I remain of the opinion that making this change without good
science is an extremely risky thing to do.
A
On 14 Aug 2014 16:43, "Mike MacCracken" <[email protected]
<mailto:[email protected]>> wrote:
I was asked by a colleague about what is expected to happen as
marine bunker
fuels are desulfurized over the coming several years. My first
response was
that it would reduce the SO2 emissions and so the sulfate, and
since sulfate
adds to cooling, this would suggest the desulfurization would
lead to a
warming influence.
But then, the key to cloud brightening is addition of CCN in
relatively
unpolluted regions (so yes, over remote oceans), but is not
much of the ship
traffic in relatively polluted regions?

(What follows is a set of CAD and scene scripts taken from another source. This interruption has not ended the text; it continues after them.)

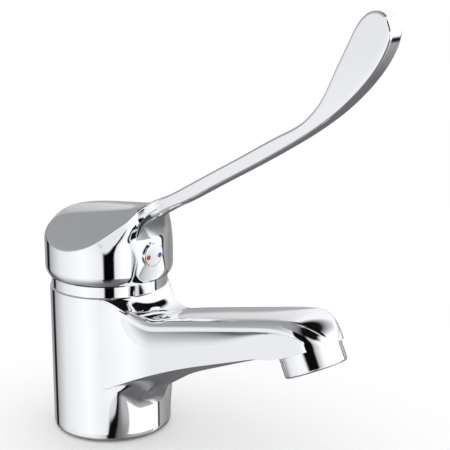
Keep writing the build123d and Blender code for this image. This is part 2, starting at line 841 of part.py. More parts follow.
# Button that closes the screw hole, with a recess for each colour mark
with BuildPart() as index_plug:
    with BuildSketch(flat_plane.offset(plug_proud)):
        Circle(plug_d * half)
    extrude(amount=-plug_t)
    fillet(index_plug.edges().filter_by(GeomType.CIRCLE).sort_by_distance(plug_front)[0], radius=plug_edge)
    with BuildSketch(flat_plane.offset(plug_proud - plug_t)):
        Circle(plug_tail_d * half)
    extrude(amount=-plug_tail_len)
    with BuildSketch(flat_plane.offset(plug_proud)):
        with Locations((mark_y, -mark_drop), (-mark_y, -mark_drop)):
            Circle(mark_d * half)
    extrude(amount=-mark_t, mode=Mode.SUBTRACT)
index_plug.part.label = "index_plug"

with BuildPart() as hot_mark:
    with BuildSketch(flat_plane.offset(plug_proud)):
        with Locations((-mark_y, -mark_drop)):
            Circle(mark_d * half)
    extrude(amount=-mark_t)
hot_mark.part.label = "hot_mark"

with BuildPart() as cold_mark:
    with BuildSketch(flat_plane.offset(plug_proud)):
        with Locations((mark_y, -mark_drop)):
            Circle(mark_d * half)
    extrude(amount=-mark_t)
cold_mark.part.label = "cold_mark"

# Sleeve that holds the aerator under the spout
with BuildPart() as aerator_shell:
    with BuildSketch(outlet_plane.offset(shell_gap)):
        Circle(shell_d * half)
    extrude(amount=shell_len - shell_gap)
    fillet(aerator_shell.edges().filter_by(GeomType.CIRCLE).sort_by_distance(shell_front)[0], radius=shell_edge)
    with BuildSketch(outlet_plane.offset(shell_gap)):
        Circle(nipple_d * half + shell_slack)
    extrude(amount=shell_len - shell_lip_t - shell_gap, mode=Mode.SUBTRACT)
    with BuildSketch(outlet_plane.offset(shell_gap)):
        Circle(shell_mouth_d * half)
    extrude(amount=shell_len, mode=Mode.SUBTRACT)
    with BuildSketch(outlet_plane.offset(shell_groove_at)):
        Circle(shell_d)
        Circle(shell_d * half - shell_groove_depth, mode=Mode.SUBTRACT)
    extrude(amount=shell_groove_w, mode=Mode.SUBTRACT)
aerator_shell.part.label = "aerator_shell"

with BuildPart() as aerator_washer:
    with BuildSketch(outlet_plane.offset(nipple_len)):
        Circle(insert_d * half)
        Circle(washer_in_d * half, mode=Mode.SUBTRACT)
    extrude(amount=washer_t)
aerator_washer.part.label = "aerator_washer"

# Insert with the outlet grid
with BuildPart() as aerator_insert:
    with BuildSketch(outlet_plane.offset(nipple_len + washer_t)):
        Circle(insert_d * half)
    extrude(amount=insert_rim_t)
    with BuildSketch(outlet_plane.offset(nipple_len + washer_t)):
        Circle(insert_tube_d * half)
    extrude(amount=-insert_depth)
    with BuildSketch(outlet_plane.offset(nipple_len + washer_t + insert_rim_t - grid_t)):
        Circle(insert_tube_d * half - insert_wall)
    extrude(amount=-insert_depth - insert_rim_t, mode=Mode.SUBTRACT)
    with BuildSketch(outlet_plane.offset(nipple_len + washer_t)):
        Circle(grid_hole_d * half)
        with PolarLocations(grid_pitch, 6):
            Circle(grid_hole_d * half)
        with PolarLocations(grid_pitch + grid_pitch, 12):
            Circle(grid_hole_d * half)
    extrude(amount=insert_rim_t, mode=Mode.SUBTRACT)
aerator_insert.part.label = "aerator_insert"

with BuildPart() as aerator_strainer:
    with BuildSketch(outlet_plane.offset(nipple_len + washer_t - insert_depth)):
        Circle(insert_tube_d * half)
        Circle(strainer_hole_d * half, mode=Mode.SUBTRACT)
        with PolarLocations(strainer_pitch, 6):
            Circle(strainer_hole_d * half, mode=Mode.SUBTRACT)
        with PolarLocations(strainer_pitch + strainer_pitch, 12):
            Circle(strainer_hole_d * half, mode=Mode.SUBTRACT)
    extrude(amount=-strainer_t)
aerator_strainer.part.label = "aerator_strainer"

export_step(body.part, "parts/body.step")
export_step(base_seal.part, "parts/base_seal.step")
export_step(cartridge_housing.part, "parts/cartridge_housing.step")
export_step(cartridge_base.part, "parts/cartridge_base.step")
export_step(hot_port_seal.part, "parts/hot_port_seal.step")
export_step(cold_port_seal.part, "parts/cold_port_seal.step")
export_step(outlet_port_seal.part, "parts/outlet_port_seal.step")
export_step(disc_gasket.part, "parts/disc_gasket.step")
export_step(fixed_disc.part, "parts/fixed_disc.step")
export_step(moving_disc.part, "parts/moving_disc.step")
export_step(disc_coupler.part, "parts/disc_coupler.step")
export_step(cartridge_rotor.part, "parts/cartridge_rotor.step")
export_step(stem_pin.part, "parts/stem_pin.step")
export_step(stem.part, "parts/stem.step")
export_step(clamp_nut.part, "parts/clamp_nut.step")
export_step(cover_ring.part, "parts/cover_ring.step")
export_step(lever.part, "parts/lever.step")
export_step(grub_screw.part, "parts/grub_screw.step")
export_step(index_plug.part, "parts/index_plug.step")
export_step(hot_mark.part, "parts/hot_mark.step")
export_step(cold_mark.part, "parts/cold_mark.step")
export_step(aerator_shell.part, "parts/aerator_shell.step")
export_step(aerator_washer.part, "parts/aerator_washer.step")
export_step(aerator_insert.part, "parts/aerator_insert.step")
export_step(aerator_strainer.part, "parts/aerator_strainer.step")
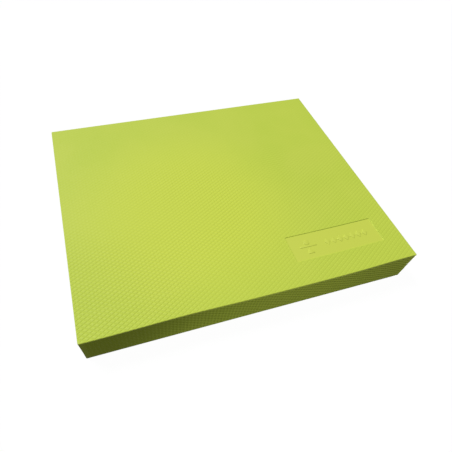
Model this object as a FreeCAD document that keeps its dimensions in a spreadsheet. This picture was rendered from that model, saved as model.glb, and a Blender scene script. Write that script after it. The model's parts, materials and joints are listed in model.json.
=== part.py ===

Experiments do seem to
indicate that
over-saturation of CCN tends to lead to cloud clearing--so
basically we are
in the Goldilocks situation--one needs to have neither too few
CCN nor too
many to get cloud brightening.
So, might it be that in some polluted regions, reducing the
SO2 emissions
from marine sources might actually lead to an increase in
clouds/cloud
brightness? Has anyone done a really careful analysis of this?
Do we really
have good quantitative estimates of what might happen? And how
might all of
this play out as the other sources of SO2 are changing?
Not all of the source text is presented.